Let me know if you need any other details. i just used colab only changed the dataset, no other changes.

cesinsingapore commented 3 months ago

same, but my error is like this in the evaluation

Train steps ... : 100%|██████████████████████████████████████████████████████████████████████████████████████████████████████████████████████████████| 2240/2240 [19:42:52<00:00, 29.61s/it]Configuration saved in /output_dir_training\config.json Configuration saved in /output_dir_training\generation_config.json Model weights saved in /output_dir_training\model.safetensors

Evaluating - Inference ...: 100%|████████████████████████████████████████████████████████████████████████████████████████████████████████████████████████████████████████████████| 8/8 [00:03<00:00, 2.89it/s]

File "C:\Users\ces-ai\Documents\parler-tts\training\run_parler_tts_training.py", line 1186, in ███████████████████████████████████████████████████████████| 8/8 [01:19<00:00, 8.68s/it] main() File "C:\Users\ces-ai\Documents\parler-tts\training\run_parler_tts_training.py", line 1106, in main key: torch.mean(torch.cat([d[key] for d in eval_metrics])).to("cpu") for key in eval_metrics[0] ^^^^^^^^^^^^^^^^^^^^^^^^^^^^^^^^^^^^^^^^^ RuntimeError: zero-dimensional tensor (at position 0) cannot be concatenated

and bellow is the training command

accelerate launch ./training/run_parler_tts_training.py --model_name_or_path "parler-tts/parler_tts_mini_v0.1" --feature_extractor_name "parler-tts/dac_44khZ_8kbps" --description_tokenizer_name "google/flan-t5-base" --prompt_tokenizer_name "google/flan-t5-base" --report_to "wandb" --overwrite_output_dir true --train_dataset_name "cesinsingapore/singlish" --train_metadata_dataset_name "cesinsingapore/jenny-singlish-1k-tagged" --train_dataset_config_name "default" --train_split_name "train" --eval_dataset_name "cesinsingapore/singlish" --eval_metadata_dataset_name "cesinsingapore/jenny-singlish-1k-tagged" --eval_dataset_config_name "default" --eval_split_name "train" --target_audio_column_name "audio" --description_column_name "text_description" --prompt_column_name "text" --max_duration_in_seconds 30 --min_duration_in_seconds 1.0 --max_text_length 400 --add_audio_samples_to_wandb true --preprocessing_num_workers 8 --do_train true --num_train_epochs 40 --gradient_accumulation_steps 8 --gradient_checkpointing false --per_device_train_batch_size 3 --learning_rate 0.00095 --adam_beta1 0.9 --adam_beta2 0.99 --weight_decay 0.01 --lr_scheduler_type "constant_with_warmup" --warmup_steps 20000 --logging_steps 1000 --freeze_text_encoder true --do_eval true --predict_with_generate true --include_inputs_for_metrics true --evaluation_strategy steps --eval_steps 10000 --save_steps 10000 --per_device_eval_batch_size 12 --audio_encoder_per_device_batch_size 20 --dtype "bfloat16" --seed 456 --output_dir "/output_dir_training" --temporary_save_to_disk "./audio_code_tmp/" --save_to_disk "./tmp_dataset_audio/" --max_eval_samples 96 --dataloader_num_workers 8 --group_by_length true

ylacombe commented 3 months ago

Hey @xellDart and @Aunali321, I've tried to reproduce your issue with the exact same config, but can't seem to reproduce it. Do you have the value of min(l, self.max_length)?

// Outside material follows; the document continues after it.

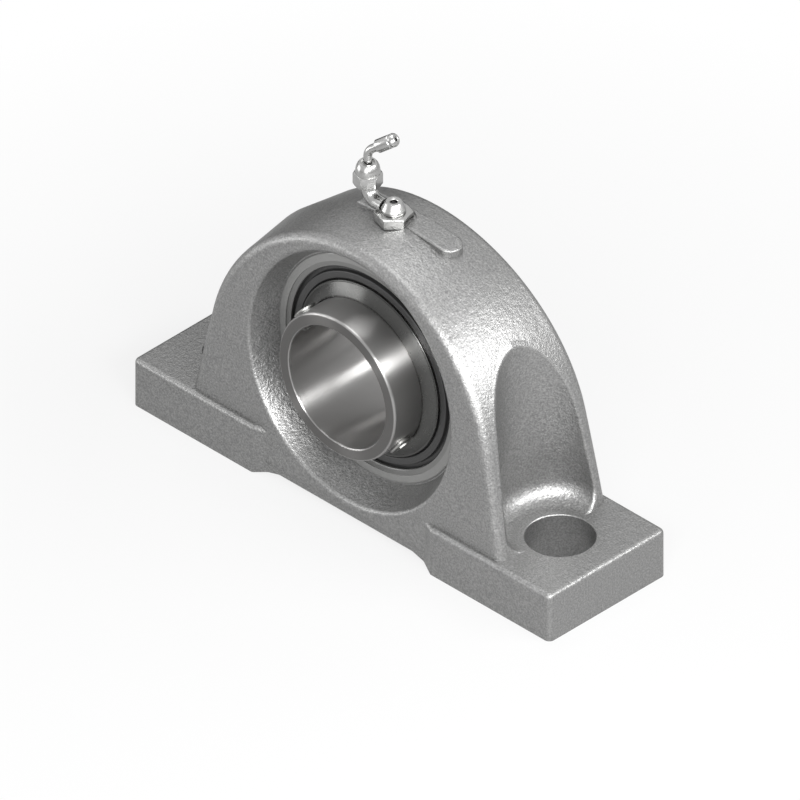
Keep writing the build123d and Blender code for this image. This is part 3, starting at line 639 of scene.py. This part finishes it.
FLOOR_SIZE = 40
FLOOR_GAP = 0.05 * MM
SHADOW_NEAR, SHADOW_END = 120 * MM, 320 * MM
WHITE_NEAR = 0.82
WHITE_IN_METAL = 0.4
bpy.ops.mesh.primitive_plane_add(size=FLOOR_SIZE, location=(0, 0, -FLOOR_GAP))
floor = bpy.context.object
floor.name = "floor"
white = new_material("white_floor")
feed(white, Base_Color=linear("#aeaeae"), Roughness=0.6)
from_camera, bounced = ray_kinds(white)
where = add_node(white, "TexCoord").outputs["Object"]
far = add_node(white, "VectorMath", {0: where}, operation="LENGTH").outputs["Value"]
clear = add_node(white, "MapRange", {
    "Value": far, "From Min": SHADOW_NEAR, "From Max": SHADOW_END, "To Min": WHITE_NEAR, "To Max": 1.0,
})
direct = add_node(white, "Math", {0: from_camera, 1: clear}, operation="MULTIPLY")
mirrored = add_node(white, "Math", {0: bounced, 1: WHITE_IN_METAL}, operation="MULTIPLY")
share = add_node(white, "Math", {0: direct, 1: mirrored}, operation="MAXIMUM")
glow = add_node(white, "Emission", {"Color": linear("#ffffff"), "Strength": 1.0})
lit = white.node_tree.nodes["Principled BSDF"]
mixed = add_node(white, "MixShader", {0: share, 1: lit, 2: glow})
white.node_tree.links.new(mixed.outputs[0], white.node_tree.nodes["Material Output"].inputs["Surface"])
floor.data.materials.append(white)

world = bpy.data.worlds.new("world")
bpy.context.scene.world = world
world.use_nodes = True
sky = world.node_tree.nodes["Background"]
from_camera, bounced = ray_kinds(world)
seen = add_node(world, "Math", {0: from_camera, 1: bounced}, operation="MAXIMUM")
strength = add_node(world, "MapRange", {"Value": seen, "To Min": 0.1, "To Max": 1.0})
world.node_tree.links.new(strength.outputs[0], sky.inputs["Strength"])
sky.inputs["Color"].default_value = linear("#ffffff")

LAMP_DISTANCE = 0.9


def lamp(name, toward, size, power):
    """A soft area lamp of a size in metres and a power in watts, that looks at the part's middle."""
    light = bpy.data.objects.new(name, bpy.data.lights.new(name, "AREA"))
    bpy.context.scene.collection.objects.link(light)
    direction = Vector(toward).normalized()
    light.data.shape = "RECTANGLE"
    light.data.size, light.data.size_y = size
    light.data.energy = power
    light.location = middle + direction * LAMP_DISTANCE
    light.rotation_euler = direction.to_track_quat("Z", "Y").to_euler()


lamp("key_lamp", toward=(0.75, 0.06, 0.58), size=(1.2, 0.24), power=12.5)
lamp("streak_lamp", toward=(0.64, -0.54, 0.54), size=(0.5, 0.18), power=9.0)
lamp("front_lamp", toward=(0.48, -0.84, 0.26), size=(0.45, 0.45), power=2.0)
lamp("low_left_lamp", toward=(-0.78, -0.62, 0.10), size=(0.45, 0.35), power=2.4)
lamp("left_lamp", toward=(-0.66, -0.25, 0.70), size=(0.45, 0.45), power=0.6)
lamp("top_lamp", toward=(-0.15, 0.1, 0.98), size=(0.45, 0.45), power=3.0)

CARD_HEIGHT = 60 * MM
CARD_DISTANCE = 0.55
CARD_SIZE = (0.75, 0.4, 1)
black = new_material("black_card")
feed(black, Base_Color=linear("#202020"), Roughness=0.9)
toward_card = Vector((-0.70, 0.70, -0.02)).normalized()
bpy.ops.mesh.primitive_plane_add(size=1, location=Vector((0, 0, CARD_HEIGHT)) + toward_card * CARD_DISTANCE)
card = bpy.context.object
card.name = "dark_flag_left"
card.scale = CARD_SIZE
card.rotation_euler = toward_card.to_track_quat("Z", "Y").to_euler()
card.data.materials.append(black)
card.visible_camera = False
card.visible_diffuse = False
card.visible_shadow = False

bpy.context.scene.view_settings.view_transform = "Standard"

@cesinsingapore, thanks for the comment, I'll take a look into it later

Aunali321 commented 3 months ago

@ylacombe Here is the result: logs You can find the datasets on my profile: huggingface.co/Cossale

Aunali321 commented 3 months ago

a bit more detailed. https://bin.auna.li/doc/kauujdwg

ajd12342 commented 3 months ago

I had the same issue, I fixed it by modifying these lines https://github.com/huggingface/parler-tts/blob/9f34c1b8730efc9ed0337d96fd89e2ee6f1735b0/training/run_parler_tts_training.py#L347-L348 to

    max_target_length = int(data_args.max_duration_in_seconds * sampling_rate)
    min_target_length = int(data_args.min_duration_in_seconds * sampling_rate)
ylacombe commented 3 months ago

Hey @ajd12342, thanks for letting us know! It allowed me to find how to reproduce and to fix it in #102 !

@cesinsingapore, your issue should also be fixed.

Don't hesitate to let us know if you face any further issues!

ylacombe commented 2 months ago

Closing for now, feel free to open another issue if necessary, or re-open this one!